At the same time, support should focus on the business community, particularly small and medium-sized enterprises. Efforts should be intensified to attract FDI linked to high value chains, shifting the focus from the quantity of capital to technological content, localisation rates and value added, while strongly promoting new growth drivers such as the green economy, digital economy, circular economy, semiconductor industry and artificial intelligence.

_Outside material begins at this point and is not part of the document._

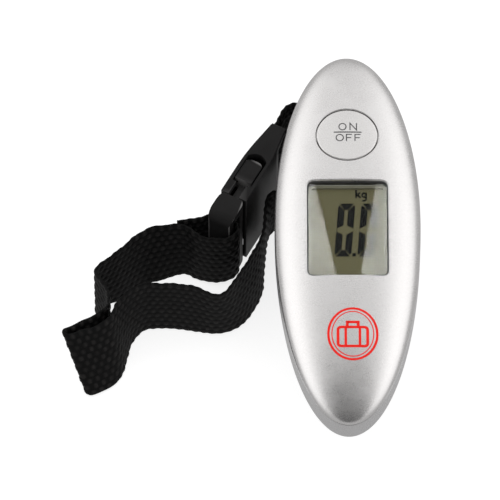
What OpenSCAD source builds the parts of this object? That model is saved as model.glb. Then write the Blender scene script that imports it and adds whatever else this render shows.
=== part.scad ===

In a context where consumer demand has not grown as strongly as expected, targeted stimulus measures are needed to boost sustainable consumption, encourage demand for domestically produced goods with high value added, and support service consumption through safe tourism programmes and conditional promotions. In parallel, institutional reform should be accelerated to reduce costs, specifically by abolishing unnecessary business conditions and cutting by 50% the time required to resolve administrative procedures related to investment and business establishment.

According to Can Van Luc, Chief Economist of BIDV, from 2026 it is necessary to restructure public investment, prioritising areas that lay the foundation for a new growth model rather than focusing solely on hard infrastructure. At the same time, financial market reform is needed to increase the proportion of capital supplied to the economy through the stock market and the International Financial Centre, which officially came into operation at the end of December 2025, thereby helping to reduce the burden on the banking system.

In the context of a global economy forecast to continue facing difficulties and uncertainty, Viet Nam has nonetheless maintained high economic growth and macroeconomic stability, creating favourable conditions for production and business activities. This constitutes a solid pillar for the economy to achieve a breakthrough.